= Gustave Belot =

French philosopher and educational administrator

Gustave Belot (/fr/; 7 August 1859 – 21 December 1929) was a French philosopher and educational administrator.

Gustave Belot was born 7 August 1859 at Strasbourg, the son of a professor in the faculty of letters at Lyons. He entered the École Normale Supérieure in 1878, taking the philosophy agrégation in 1881, and becoming a provincial philosophy instructor at Brest and elsewhere. In 1899 he succeeded Lucien Lévy-Bruhl as professor of philosophy at the lycée Louis-le-Grand. In 1911 he was appointed Inspector of the Paris Academy, and in 1913 he became Inspector-General of Secondary Instruction. He died in Paris on 21 December 1929. Informed by Durkheimian sociology, he was a theorist of collectively-held 'lay morality', which was rational and based upon general interest.

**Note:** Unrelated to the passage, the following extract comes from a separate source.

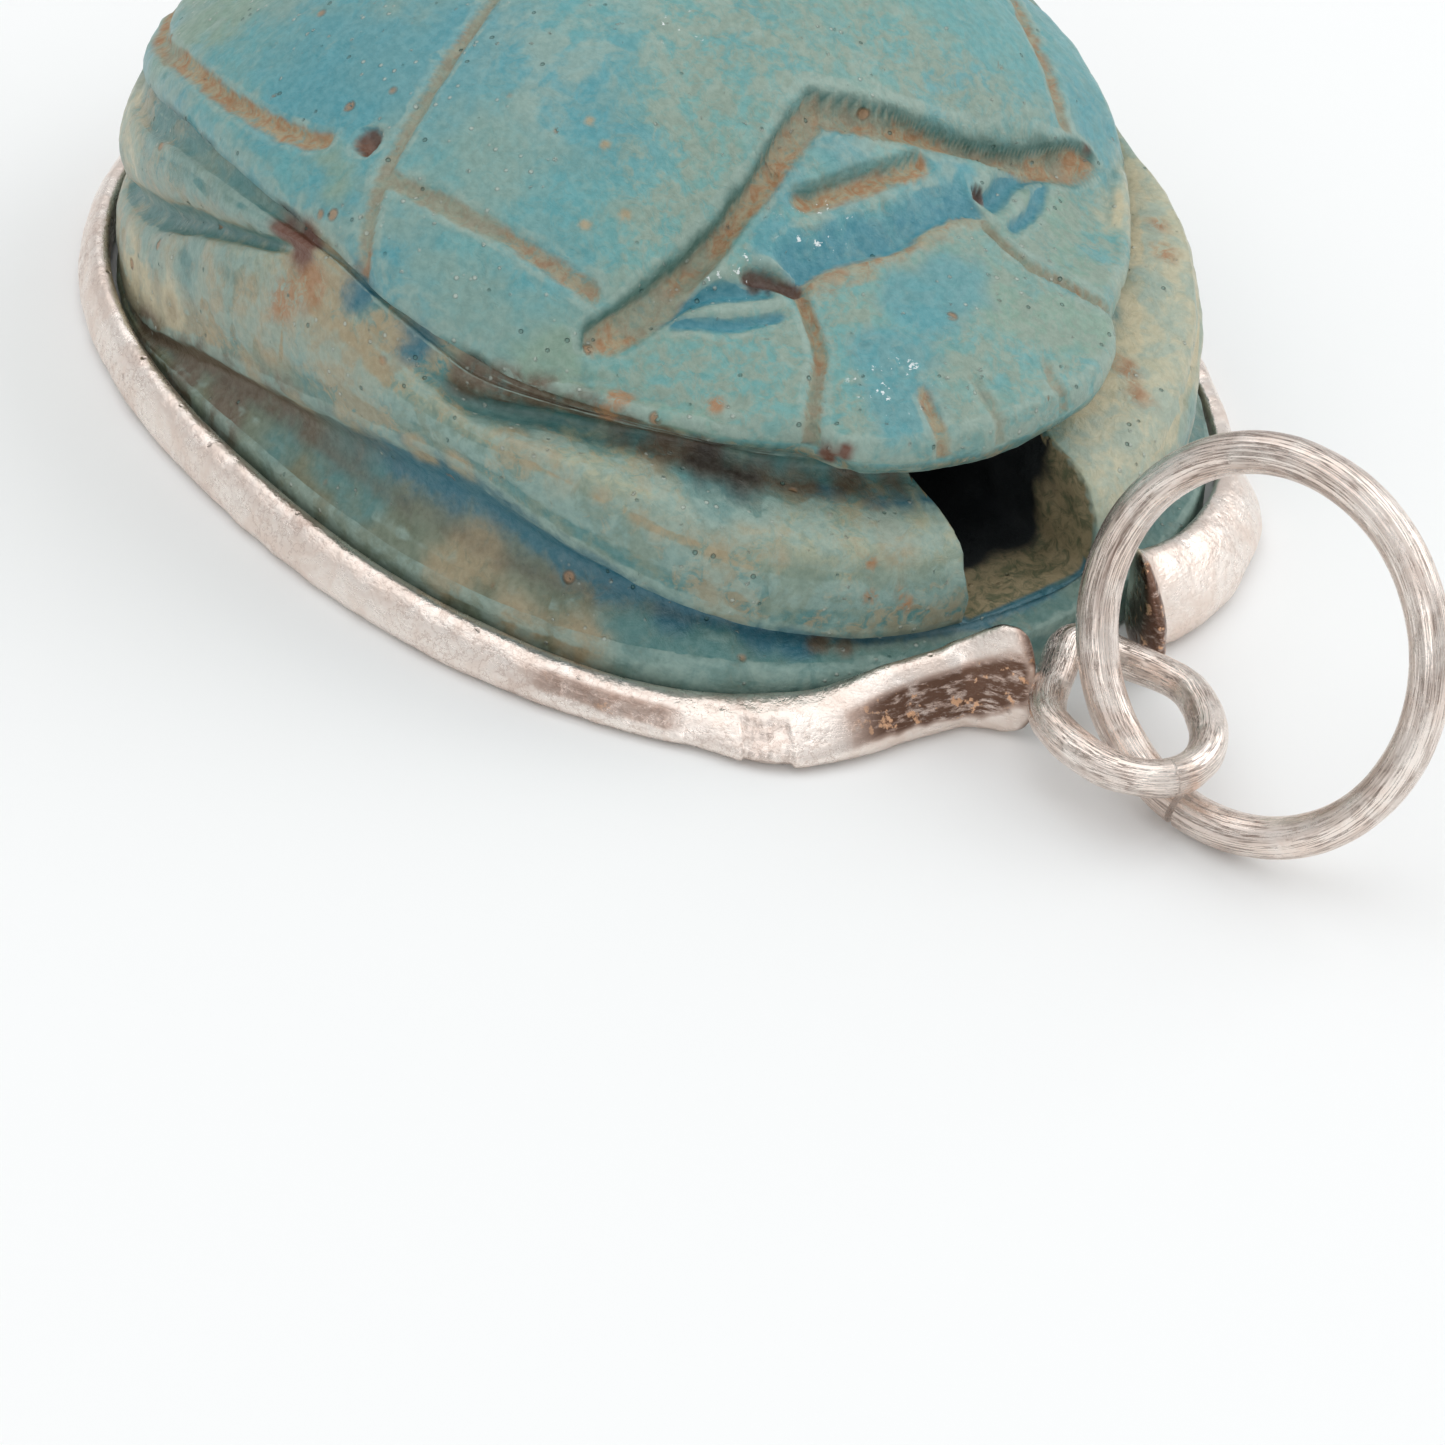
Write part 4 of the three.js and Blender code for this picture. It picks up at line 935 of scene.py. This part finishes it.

Gustave Belot is the brother of Émile Belot (1857-1944), engineer, inventor and astronomer, and the great great uncle of Pierre Pincemaille (1956-2018), musician and organist.

==Works==
- Études sur la philosophie morale, au XIXe siècle: leçons professées á l'École des hautes études sociales, 1904.
- Études de morale positive, 1907.
- Morales et religions: leçons professées á l'École des hautes études sociales, 1909.
- La conscience française et la guerre, 1921.